The following are the possible causes of inherited Thrombophilia:

  • Factor V Leiden- Factor V Leiden is one of the most widespread causes of the disease. An error in the factor V gene increases tendencies of abnormal blood-clotting at unusual places in the body. This result from mutation in the factor V gene called “Leiden mutation”. Leiden factor V increases risks of still birth, pregnancy loss, retardation etc.
  • Prothrombin (Factor II) G2021A- It involves change or mutation in factor II gene which leads to venous clots. This can cause heart attack, cerebral attacks, due to abnormal blood coagulation.


Thrombophilia can be identified in a patient by virtue of its typical signs and symptoms. The most common symptoms associated with the syndrome are as follows:

  • Venous thromboembolism (VTE) – It refers to two conditions known as deep vein thrombosis and pulmonary embolism and they mostly show blood-clots down the legs which are characterized by pain, inflammation and reddening of the limb.
  • Blood coagulation in lungs- Blood clots in lungs are characterized by chest pain and palpitation which can even lead to a severe collapse or cardiac arrest.
  • Clots at unusual places- Abnormal clotting in the liver, brain, kidney and arteries. These symptoms can intensify leading to severe health damages.

Thrombosis tests

There are various tests available to verify error in factor V and factor II genes that may cause thrombosis. While sometimes, the tests are not necessary in case temporary blood clotting that disappears naturally, in specific cases, the test becomes absolutely necessary.

Tests for Thrombophilia should be recommended for:

  • Females consuming oral contraceptives and therapies for hormone replacement with thrombosis
  • People experiencing frequent and painful blood coagulation (venous thrombosis)
  • Women giving birth to babies suffering from still birth or retardation
  • Women suffering from repetitive pregnancy loss
  • Women experiencing blood coagulation during pregnancy
  • Individuals below 50 years of age with venous thrombosis
  • Female smokers who have experienced heart attack below the age of 50.
  • Unusual sites in the body with venous thrombosis.
  • Relatives of individuals showing signs of clotting.
  • Individuals having relatives suffering from factor V Leiden


Screening of the disease is useful which helps timely identification of the disorder. However, often such screening is not recommended chiefly because of the following factors:

  • Symptoms of the disease seen in the general population are not that pronounced.
  • Carriers of the disease normally show low level indicative conditions.
  • Absence of cost-efficient, long term solution in case any abnormal traces are discovered.


Before opting for treatment for Thrombophilia, it is very essential to sort out few issues with the doctor. They are: kind of Thrombophilia you are diagnosed of, family history in case any of your relatives have had traces of blood-clots, pregnancy related issues, weight, age, and details about other medications.

This information must be cleared out between you and your doctor so that the doctor can properly assess your condition and the severity of your clots.

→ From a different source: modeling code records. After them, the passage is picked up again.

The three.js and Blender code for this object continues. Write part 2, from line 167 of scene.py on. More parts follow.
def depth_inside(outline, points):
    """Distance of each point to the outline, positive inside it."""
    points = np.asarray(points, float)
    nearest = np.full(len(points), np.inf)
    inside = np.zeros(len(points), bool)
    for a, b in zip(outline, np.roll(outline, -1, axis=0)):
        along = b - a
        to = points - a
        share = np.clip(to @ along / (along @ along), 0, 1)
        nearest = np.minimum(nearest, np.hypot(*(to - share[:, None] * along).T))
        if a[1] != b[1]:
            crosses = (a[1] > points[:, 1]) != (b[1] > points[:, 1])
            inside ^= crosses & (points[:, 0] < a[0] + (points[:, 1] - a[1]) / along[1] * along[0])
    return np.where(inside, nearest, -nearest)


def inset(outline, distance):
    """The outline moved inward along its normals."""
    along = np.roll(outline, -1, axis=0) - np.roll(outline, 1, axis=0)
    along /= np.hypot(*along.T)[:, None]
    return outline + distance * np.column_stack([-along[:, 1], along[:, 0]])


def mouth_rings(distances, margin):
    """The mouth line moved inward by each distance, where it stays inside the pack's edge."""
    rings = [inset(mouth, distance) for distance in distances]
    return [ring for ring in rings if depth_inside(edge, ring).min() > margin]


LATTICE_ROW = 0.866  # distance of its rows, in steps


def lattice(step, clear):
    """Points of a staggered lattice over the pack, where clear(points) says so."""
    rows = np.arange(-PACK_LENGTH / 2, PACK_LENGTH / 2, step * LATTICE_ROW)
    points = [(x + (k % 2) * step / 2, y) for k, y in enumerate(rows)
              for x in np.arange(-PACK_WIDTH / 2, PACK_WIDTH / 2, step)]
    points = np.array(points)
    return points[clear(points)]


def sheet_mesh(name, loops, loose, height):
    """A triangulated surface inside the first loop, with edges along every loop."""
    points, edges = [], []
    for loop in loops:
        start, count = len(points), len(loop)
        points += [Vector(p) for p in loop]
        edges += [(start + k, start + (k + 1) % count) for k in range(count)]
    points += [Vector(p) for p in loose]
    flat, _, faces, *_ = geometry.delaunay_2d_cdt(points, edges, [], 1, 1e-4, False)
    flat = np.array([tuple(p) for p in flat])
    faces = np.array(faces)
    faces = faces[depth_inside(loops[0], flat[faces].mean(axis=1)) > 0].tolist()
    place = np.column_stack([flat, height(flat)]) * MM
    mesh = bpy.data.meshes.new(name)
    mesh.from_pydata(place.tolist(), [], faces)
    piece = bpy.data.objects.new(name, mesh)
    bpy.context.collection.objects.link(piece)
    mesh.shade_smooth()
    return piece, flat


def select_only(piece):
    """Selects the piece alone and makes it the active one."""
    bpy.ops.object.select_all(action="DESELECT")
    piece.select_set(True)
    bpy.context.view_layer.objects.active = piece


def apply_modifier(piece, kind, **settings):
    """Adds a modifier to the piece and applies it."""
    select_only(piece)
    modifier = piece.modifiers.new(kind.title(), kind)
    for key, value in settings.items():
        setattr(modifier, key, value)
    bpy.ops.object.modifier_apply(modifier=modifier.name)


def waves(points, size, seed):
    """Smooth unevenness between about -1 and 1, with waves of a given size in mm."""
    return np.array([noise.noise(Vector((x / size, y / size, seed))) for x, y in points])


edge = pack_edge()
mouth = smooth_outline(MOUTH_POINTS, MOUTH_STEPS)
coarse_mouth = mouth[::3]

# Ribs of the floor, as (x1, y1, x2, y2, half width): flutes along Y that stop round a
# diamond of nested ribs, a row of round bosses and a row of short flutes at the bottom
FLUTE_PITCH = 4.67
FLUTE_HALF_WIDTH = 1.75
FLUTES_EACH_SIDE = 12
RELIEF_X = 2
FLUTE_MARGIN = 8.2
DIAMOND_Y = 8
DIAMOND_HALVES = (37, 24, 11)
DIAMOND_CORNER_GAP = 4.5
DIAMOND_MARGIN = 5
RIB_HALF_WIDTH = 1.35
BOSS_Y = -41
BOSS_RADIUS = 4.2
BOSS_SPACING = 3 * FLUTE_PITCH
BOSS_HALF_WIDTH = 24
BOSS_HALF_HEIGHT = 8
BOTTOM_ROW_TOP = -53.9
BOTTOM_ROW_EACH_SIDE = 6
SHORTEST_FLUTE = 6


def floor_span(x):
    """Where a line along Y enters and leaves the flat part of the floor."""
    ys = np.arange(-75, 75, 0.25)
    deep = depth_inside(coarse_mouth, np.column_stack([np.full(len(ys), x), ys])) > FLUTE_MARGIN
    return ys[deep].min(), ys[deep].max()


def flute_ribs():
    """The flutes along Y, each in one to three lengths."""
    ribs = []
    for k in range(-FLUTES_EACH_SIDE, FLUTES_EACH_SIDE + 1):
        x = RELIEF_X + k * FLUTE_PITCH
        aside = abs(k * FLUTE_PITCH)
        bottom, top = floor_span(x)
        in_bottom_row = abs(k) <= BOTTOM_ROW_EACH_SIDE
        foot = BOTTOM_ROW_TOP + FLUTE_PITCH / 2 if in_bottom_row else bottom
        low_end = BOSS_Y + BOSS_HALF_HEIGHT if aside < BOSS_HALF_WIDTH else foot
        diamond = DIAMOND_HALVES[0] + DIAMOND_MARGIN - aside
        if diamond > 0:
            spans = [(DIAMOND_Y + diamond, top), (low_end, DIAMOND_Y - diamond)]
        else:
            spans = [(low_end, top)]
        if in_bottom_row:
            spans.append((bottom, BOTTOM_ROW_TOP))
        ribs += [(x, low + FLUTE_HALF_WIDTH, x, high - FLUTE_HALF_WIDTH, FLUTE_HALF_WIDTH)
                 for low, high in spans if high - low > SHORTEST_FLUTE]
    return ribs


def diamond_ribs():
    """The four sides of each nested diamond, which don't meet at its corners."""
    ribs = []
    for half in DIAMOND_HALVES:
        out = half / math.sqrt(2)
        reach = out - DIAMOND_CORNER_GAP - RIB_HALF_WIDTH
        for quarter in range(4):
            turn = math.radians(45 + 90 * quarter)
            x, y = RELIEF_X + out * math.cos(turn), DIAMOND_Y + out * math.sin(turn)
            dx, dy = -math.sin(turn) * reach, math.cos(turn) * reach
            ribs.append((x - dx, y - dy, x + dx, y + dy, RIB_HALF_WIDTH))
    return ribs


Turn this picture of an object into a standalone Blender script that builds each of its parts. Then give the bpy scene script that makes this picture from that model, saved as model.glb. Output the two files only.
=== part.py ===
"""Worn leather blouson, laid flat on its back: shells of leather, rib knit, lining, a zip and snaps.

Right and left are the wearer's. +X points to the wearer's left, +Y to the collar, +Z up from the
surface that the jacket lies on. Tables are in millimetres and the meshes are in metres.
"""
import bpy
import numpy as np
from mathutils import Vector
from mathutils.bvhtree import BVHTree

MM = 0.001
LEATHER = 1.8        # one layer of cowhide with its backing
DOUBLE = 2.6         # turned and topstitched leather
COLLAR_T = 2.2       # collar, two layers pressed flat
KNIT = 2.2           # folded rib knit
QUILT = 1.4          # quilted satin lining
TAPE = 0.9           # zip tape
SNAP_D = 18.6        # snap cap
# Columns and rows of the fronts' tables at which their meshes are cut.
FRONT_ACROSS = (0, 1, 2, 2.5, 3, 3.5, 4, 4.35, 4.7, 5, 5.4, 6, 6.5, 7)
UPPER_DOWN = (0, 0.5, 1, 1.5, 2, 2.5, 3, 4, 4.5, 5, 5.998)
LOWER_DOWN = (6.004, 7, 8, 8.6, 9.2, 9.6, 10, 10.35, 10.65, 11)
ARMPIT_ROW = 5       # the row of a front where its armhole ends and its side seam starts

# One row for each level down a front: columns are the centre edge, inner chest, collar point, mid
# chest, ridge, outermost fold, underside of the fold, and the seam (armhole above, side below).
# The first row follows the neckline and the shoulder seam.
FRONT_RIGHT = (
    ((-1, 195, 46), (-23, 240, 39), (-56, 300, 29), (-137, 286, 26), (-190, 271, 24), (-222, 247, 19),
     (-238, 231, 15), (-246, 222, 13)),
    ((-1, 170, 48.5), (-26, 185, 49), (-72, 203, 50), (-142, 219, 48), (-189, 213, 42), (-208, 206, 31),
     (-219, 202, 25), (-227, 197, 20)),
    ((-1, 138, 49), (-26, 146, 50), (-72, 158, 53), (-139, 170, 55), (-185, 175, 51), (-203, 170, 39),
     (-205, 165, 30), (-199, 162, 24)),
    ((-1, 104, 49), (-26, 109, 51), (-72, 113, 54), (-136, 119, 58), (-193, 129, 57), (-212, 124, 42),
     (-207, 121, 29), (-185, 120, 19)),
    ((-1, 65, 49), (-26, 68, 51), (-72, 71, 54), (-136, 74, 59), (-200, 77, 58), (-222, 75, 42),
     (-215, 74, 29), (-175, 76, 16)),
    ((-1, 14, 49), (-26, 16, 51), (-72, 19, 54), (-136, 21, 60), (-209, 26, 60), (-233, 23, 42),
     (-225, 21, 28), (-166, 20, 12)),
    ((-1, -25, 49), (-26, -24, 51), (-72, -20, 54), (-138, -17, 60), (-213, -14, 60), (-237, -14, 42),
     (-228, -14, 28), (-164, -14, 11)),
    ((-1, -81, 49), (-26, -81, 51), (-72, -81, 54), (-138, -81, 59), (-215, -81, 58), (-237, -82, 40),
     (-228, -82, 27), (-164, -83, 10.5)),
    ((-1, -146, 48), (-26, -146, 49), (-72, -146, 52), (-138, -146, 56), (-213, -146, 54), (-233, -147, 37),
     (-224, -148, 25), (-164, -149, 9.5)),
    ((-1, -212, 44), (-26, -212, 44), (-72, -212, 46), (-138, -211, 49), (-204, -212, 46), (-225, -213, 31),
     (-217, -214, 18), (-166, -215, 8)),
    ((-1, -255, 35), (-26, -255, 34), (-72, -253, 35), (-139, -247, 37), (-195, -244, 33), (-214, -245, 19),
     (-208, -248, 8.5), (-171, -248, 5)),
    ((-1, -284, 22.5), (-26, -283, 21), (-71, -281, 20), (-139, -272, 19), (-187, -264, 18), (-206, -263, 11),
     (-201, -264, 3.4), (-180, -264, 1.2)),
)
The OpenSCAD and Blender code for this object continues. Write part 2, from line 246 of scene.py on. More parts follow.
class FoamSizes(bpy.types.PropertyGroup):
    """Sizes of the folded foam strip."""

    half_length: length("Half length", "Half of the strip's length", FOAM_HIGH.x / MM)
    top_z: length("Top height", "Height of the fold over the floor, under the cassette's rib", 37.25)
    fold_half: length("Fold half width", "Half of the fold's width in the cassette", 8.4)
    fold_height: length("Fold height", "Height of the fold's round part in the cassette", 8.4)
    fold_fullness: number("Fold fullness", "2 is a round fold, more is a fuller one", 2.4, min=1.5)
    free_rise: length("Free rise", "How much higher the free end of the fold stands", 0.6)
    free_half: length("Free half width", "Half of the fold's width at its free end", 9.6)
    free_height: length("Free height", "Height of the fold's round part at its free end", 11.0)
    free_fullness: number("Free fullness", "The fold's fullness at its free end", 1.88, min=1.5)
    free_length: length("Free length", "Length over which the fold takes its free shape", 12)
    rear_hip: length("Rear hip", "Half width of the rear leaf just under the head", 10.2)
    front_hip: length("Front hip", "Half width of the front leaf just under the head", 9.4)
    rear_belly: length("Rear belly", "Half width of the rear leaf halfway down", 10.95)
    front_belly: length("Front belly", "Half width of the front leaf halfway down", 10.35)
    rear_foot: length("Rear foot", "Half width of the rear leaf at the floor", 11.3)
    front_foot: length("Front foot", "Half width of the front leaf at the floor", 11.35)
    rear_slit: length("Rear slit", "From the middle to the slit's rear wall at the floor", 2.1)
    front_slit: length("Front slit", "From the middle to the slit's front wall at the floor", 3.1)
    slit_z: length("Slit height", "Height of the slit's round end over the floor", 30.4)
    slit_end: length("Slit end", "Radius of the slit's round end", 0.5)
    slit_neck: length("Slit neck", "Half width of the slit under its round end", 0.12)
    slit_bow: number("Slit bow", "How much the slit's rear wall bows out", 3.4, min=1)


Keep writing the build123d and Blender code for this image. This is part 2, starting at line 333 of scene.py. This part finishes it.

This will enable the doctor to prescribe you the appropriate treatment.

The following are the most common treatment for Thrombophilia:

  • Anticoagulants - Medication to resist blood coagulation is a common treatment. The most frequently recommended anticoagulants are heparin and warfarin. These drugs slow down the process of clotting in the blood. While heparin is available as injections, warfarin is sold in the form of tablet; both their dosage amounts vary with varying cases.
  • Treatment during pregnancy – During pregnancy, any form of blood coagulation can prove to be harmful for the baby often causing still births, retardation etc. Aspirin if consumed then, a low dosage is recommended during pregnancy to avoid chances of miscarriage. Anticoagulant treatment should begin either during pregnancy or immediately after childbirth to prevent possibilities of deterioration of symptoms.
  • Heparin in pregnancy – During pregnancy, normally heparin is a safer option as against warfarin because the latter often show side effects in the baby born.

Thus, Thrombophilia is a potential threat to individuals. Apart from medication which is ofcourse essential, you need to take few precautions on your part. Avoid dehydration and drink loads of fluid. Do not opt for random treatment since it can open doors to dangerous side effects that may worsen your condition. Be aware of the disease, its pros and cons in order to land up with the right medication.